AI is probabilistic. You can’t fix this—but you can contain it.
The following are the solutions to most of these problems:
Enforcing strict validation
Always treat AI output as untrusted information and validate it first.
from pydantic import BaseModel, Field, ValidationError
from typing import Optional, Any
import re
import logging
logger = logging.getLogger(__name__)
class RiskAssessment(BaseModel):
risk_score: float = Field(ge=0, le=1, description="Must be between 0 and 1")
is_fraud: bool = Field(description="Must be boolean")
reason: str = Field(max_length=500, description="Explanation, max 500 chars")
def normalize_fields(raw: dict) -> dict:
normalized = {}
for key, value in raw.items():
snake_key = re.sub(r'(?<!^)(?=[A-Z])', '_', key).lower()
if snake_key in ["risk_score", "riskscore"]:
normalized["risk_score"] = value
elif snake_key in ["is_fraud", "fraud"]:
normalized["is_fraud"] = value
elif snake_key in ["reason", "explanation", "message"]:
normalized["reason"] = value
else:
normalized[snake_key] = value
return normalized
def coerce_types(raw: dict) -> dict:
coerced = raw.copy()
if "risk_score" in coerced:
try:
coerced["risk_score"] = float(coerced["risk_score"])
except (TypeError, ValueError):
coerced["risk_score"] = 0.5
if "is_fraud" in coerced:
if isinstance(coerced["is_fraud"], str):
coerced["is_fraud"] = coerced["is_fraud"].lower() in ["true", "yes", "1", "fraud"]
else:
coerced["is_fraud"] = bool(coerced["is_fraud"])
if "reason" in coerced and not isinstance(coerced["reason"], str):
coerced["reason"] = str(coerced["reason"])
return coerced
def validate_ai_output(raw_output: Any) -> Optional[dict]:
if not isinstance(raw_output, dict):
logger.error(f"AI output is not a dict: {type(raw_output)}")
return None
normalized = normalize_fields(raw_output)

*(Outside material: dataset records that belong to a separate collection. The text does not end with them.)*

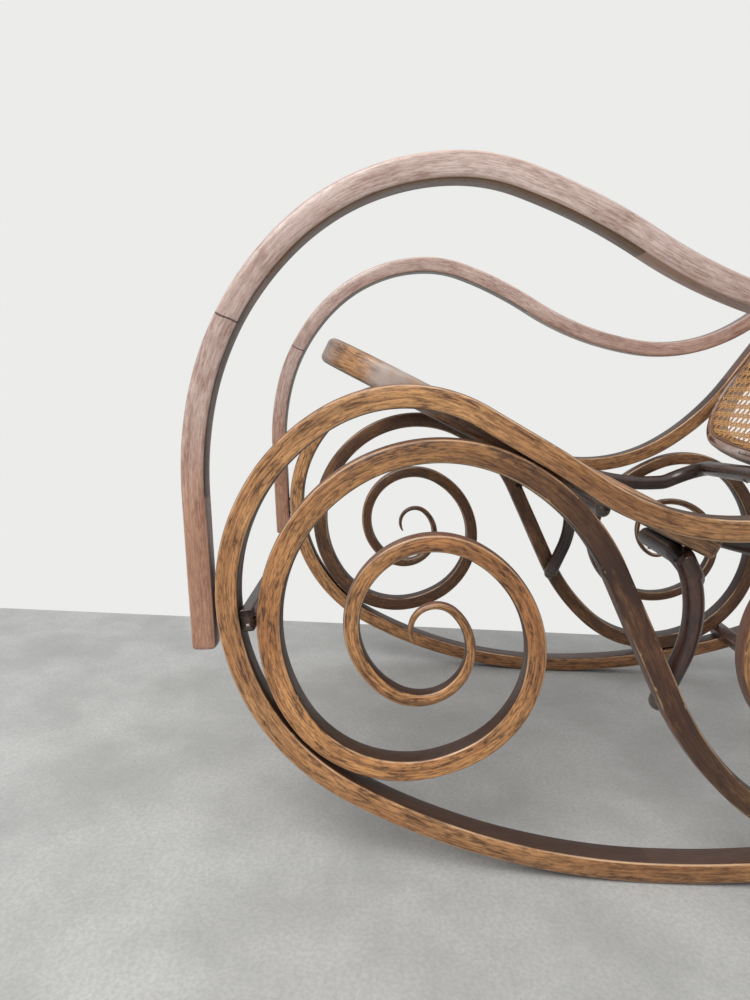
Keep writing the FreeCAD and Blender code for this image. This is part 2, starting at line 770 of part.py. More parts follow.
def check_and_export(nodes):
    """Stop on any failed object or bad shape, then write one file for each sub-part."""
    DOC.recompute()
    failed = [thing.Name for thing in DOC.Objects
              if "Invalid" in thing.State or "Error" in thing.State]
    if failed:
        raise RuntimeError("failed objects: %s" % ", ".join(failed))
    os.makedirs("parts", exist_ok=True)
    for name, node in nodes.items():
        shape = node.Shape
        if shape.isNull() or not shape.isValid():
            raise RuntimeError("bad shape: %s" % name)
        node.Label = name
        place(node, Vector(0, size("contact_back"), 0))
        node.Shape.exportStep("parts/%s.step" % name)
        print(name, len(node.Shape.Solids), round(node.Shape.Volume))


check_and_export(build())
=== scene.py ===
"""Looks of a bentwood rocking chair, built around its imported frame.

Lengths are in metres and angles in degrees. X runs across the chair, Y towards its back and Z up.
The side members are arcs in the side view, as in the part's source, and each is swept here with
its own fibre coordinates, so that the grain follows every bend.
"""
import json
import math

import bpy
import numpy as np
from mathutils import Matrix, Vector

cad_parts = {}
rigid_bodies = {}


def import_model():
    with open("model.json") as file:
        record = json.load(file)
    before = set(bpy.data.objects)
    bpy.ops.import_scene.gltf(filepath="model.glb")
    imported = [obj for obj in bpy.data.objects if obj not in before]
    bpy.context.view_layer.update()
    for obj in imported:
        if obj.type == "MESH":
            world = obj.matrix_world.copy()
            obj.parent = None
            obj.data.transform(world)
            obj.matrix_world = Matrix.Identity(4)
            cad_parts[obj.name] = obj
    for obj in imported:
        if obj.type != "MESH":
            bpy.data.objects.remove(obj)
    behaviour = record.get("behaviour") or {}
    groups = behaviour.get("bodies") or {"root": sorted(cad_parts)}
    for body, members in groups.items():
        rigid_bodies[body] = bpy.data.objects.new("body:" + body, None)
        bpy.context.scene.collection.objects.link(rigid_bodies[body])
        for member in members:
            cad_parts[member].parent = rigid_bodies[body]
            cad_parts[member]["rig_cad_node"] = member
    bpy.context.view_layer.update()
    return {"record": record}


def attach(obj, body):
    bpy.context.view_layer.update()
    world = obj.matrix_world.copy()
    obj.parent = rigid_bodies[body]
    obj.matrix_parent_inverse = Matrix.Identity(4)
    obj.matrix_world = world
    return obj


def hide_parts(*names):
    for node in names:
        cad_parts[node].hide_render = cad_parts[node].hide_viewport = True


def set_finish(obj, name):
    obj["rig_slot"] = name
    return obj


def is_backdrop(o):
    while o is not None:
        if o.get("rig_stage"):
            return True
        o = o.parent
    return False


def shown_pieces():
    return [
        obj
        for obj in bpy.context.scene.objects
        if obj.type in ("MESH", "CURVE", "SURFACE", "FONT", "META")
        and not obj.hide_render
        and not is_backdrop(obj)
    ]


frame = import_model()
rng = np.random.default_rng(11)

# Driving dimensions of the side members
CONTACT_BACK = -0.0578
HALF_WIDTH = 0.280
BOW_WIDTH, BOW_THICK = 0.029, 0.022
ARM_THICK, ARM_LAP = 0.023, 0.070
ARM_FRONT, ARM_TIP_HEIGHT, ARM_LEAN = 0.4236, 0.2102, 4.2
SCROLL_WIDTH = 0.027
SCROLL_TIP = (-0.2312, 0.2209)
SCROLL_TIP_HEADING = 128.9
SIDE_MIDDLE = HALF_WIDTH - BOW_WIDTH / 2
INNER_FACE = HALF_WIDTH - BOW_WIDTH
BOW_CORNER, ARM_CORNER, SCROLL_CORNER = 0.0032, 0.0036, 0.0032

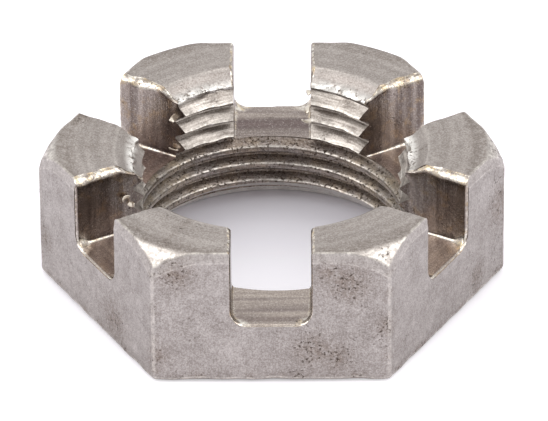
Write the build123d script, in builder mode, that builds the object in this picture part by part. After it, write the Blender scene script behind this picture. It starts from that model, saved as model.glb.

coerced = coerce_types(normalized)
try:
validated = RiskAssessment(**coerced)
return validated.dict()
except ValidationError as e:
logger.error(f"Validation failed: {e}")
logger.error(f"Coerced data was: {coerced}")
return None
async def get_ai_with_validation(transaction):
raw = await call_ai_service(transaction)
if not raw:
return None
validated = validate_ai_output(raw)
if not validated:
return rule_based_fallback(transaction)
return validated
Making AI advisory
Never allow AI to decide for your system.
The workflow should be as follows:
AI suggests → the system verifies → and finally, the system decides
By combining AI with rule-based fallback, AI becomes input—not authority.
Versioning prompts
AI prompts are like code changes. Versioning prompts help to trace change in behaviour of the model with time.
Adding a control layer
Instead of calling AI service directly from core logic, wrap it with a layer responsible for:
- Validation
- Normalization
- Fallback coordination
- Prompt versioning
- And safety checks
This layer sits between the core logic and AI service.
Adding rule-based fallbacks
Despite having AI, the system should still be able to perform its operations without fully relying on AI as illustrated by the following FastAPI code snippet:
from fastapi import FastAPI
from pydantic import BaseModel, Field, ValidationError
import httpx
import logging
app = FastAPI()
logger = logging.getLogger(__name__)
class TransactionRequest(BaseModel):
amount: float
location: str
merchant: str
user_history: list = []
class RiskAssessment(BaseModel):
risk_score: float = Field(ge=0, le=1)
is_fraud: bool
reason: str = Field(max_length=500)
def rule_based_fallback(transaction: TransactionRequest):
risk_score = 0.0
if transaction.amount > 50000:
risk_score += 0.5
if transaction.location in ["California", "Dallas", "Columbus"]:
risk_score += 0.3
if transaction.user_history and transaction.merchant not in transaction.user_history:
risk_score += 0.2
risk_score = min(risk_score, 1.0)
return {
"risk_score": risk_score,
"is_fraud": risk_score > 0.6,
"reason": "Fallback: AI unavailable, using rule-based decision"
}
async def get_risk_assessment(transaction: TransactionRequest):
try:
async with httpx.AsyncClient(timeout=5.0) as client:
response = await client.post(
"http://ai-service/predict",
json=transaction.dict()
)
if response.status_code != 200:
logger.warning(f"AI returned {response.status_code}, using fallback")
return rule_based_fallback(transaction)
raw = response.json()
try:
validated = RiskAssessment(**raw)
return validated.dict()
except ValidationError as e:
logger.error(f"AI validation failed: {e}")
return rule_based_fallback(transaction)
except httpx.TimeoutException:
logger.warning("AI timeout, using fallback")
return rule_based_fallback(transaction)
except Exception as e:
logger.error(f"AI error: {e}, using fallback")
return rule_based_fallback(transaction)
@app.post("/analyze")
async def analyze(transaction: TransactionRequest):
return await get_risk_assessment(transaction)
Important Checklist
To summarize, before you deploy any system that has AI model, ask yourself the following critical questions:
- Did I validate every AI output?
- Does the system have a control layer for AI?
- Does it have a fallback?
- Can the system run if AI fails?
- Is the AI authority or advisory?
If you can’t answer all those questions clearly, then the system is not ready for production.
Conclusion
Integrating AI with microservices introduces inconsistencies, makes debugging hard, and makes the system unreliable.
By applying the right measures, you can contain these problems and design reliable microservices that work seamlessly with AI models.
AI won’t crash your system, it will quietly break.
Validate everything. Never let it decide alone. And always have a fallback. That’s how your system will survive.